I know at some point during every ordinary afternoon, I will sit on the couch with a blanket stretched thin over three sets of legs, two boys curved in close to the crooks in my elbows, heads resting on my shoulders as we read adventures found in magic tree houses and enchanted wardrobes.
I know in the midst of my ordinary days it’s likely there will be tears, and certainly a time out or two.
There will resting, and there will be playing.
There will be imagining and there will be dreaming.
There will be cleaning and there will be instructing.
There will be eating and there will be clearing.
There will be reading and there will be watching.
There will be bathing and there will be brushing.
There will be praying and there will be singing.

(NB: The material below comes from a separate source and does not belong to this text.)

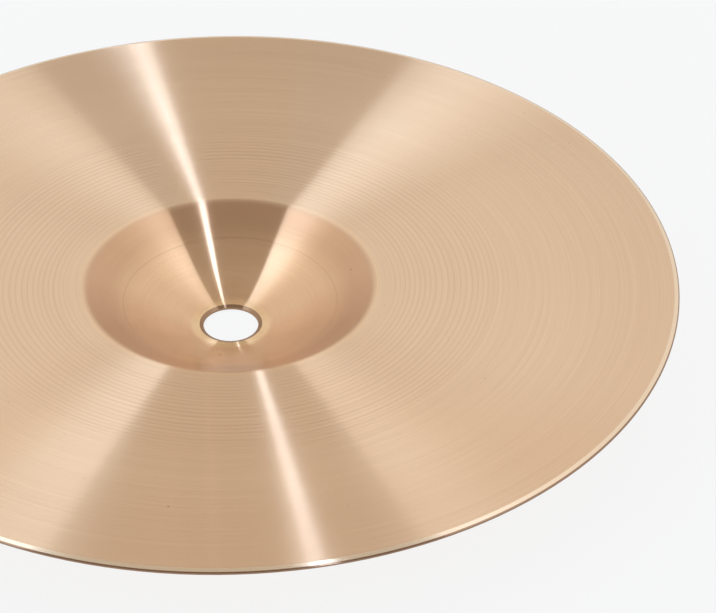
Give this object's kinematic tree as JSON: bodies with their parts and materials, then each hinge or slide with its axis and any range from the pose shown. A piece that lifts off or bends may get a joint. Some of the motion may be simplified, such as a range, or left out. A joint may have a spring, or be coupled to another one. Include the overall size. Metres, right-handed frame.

And always, even in the most ordinary of days there is laughing. Giggling. Hilarity. Fits of uncontrollable howls.
And on the best days, if I’m lucky, I’ll realize just how unordinary it all is.
These are the ordinary days. Yes. The days I have often wished to go by faster so we could get closer to the next event, the next holiday, the next extraordinary moment, the next something to free me from what sometimes feels like a shackling now. But right before me is the extraordinary wrapped up so stealthily in ordinary, I nearly miss it—unless I slow down enough to catch it before it steals away before my very eyes.
Comedian Jerry Seinfeld said, “The non event is the best part of life,”
He’s right. I think you get to a certain age in life, a certain stage, where you begin looking back far more often than you look forward and that’s when you get it. That’s when you start to gain perspective you otherwise would have missed. That’s when it all comes together. That our best days were non events, we sometimes wished our way through. That the best parts of our lives, were as nondescript as they come. They were a filler between the big stuff, but in the best ways. They weren’t just there to occupy space. They were there to make us into people who could see the value and the virtue in the common. People who could revel in the non event. Who could be at peace amid the mundane and maybe even start to see the sacredness of it.
Ordinary time doesn’t have to be a curse or a drudgery. It can be the doorway to the best parts of life, to the days we look back on with wonder, that such magic was available to us all the time, under our very roofs, and we were privileged enough to experience it.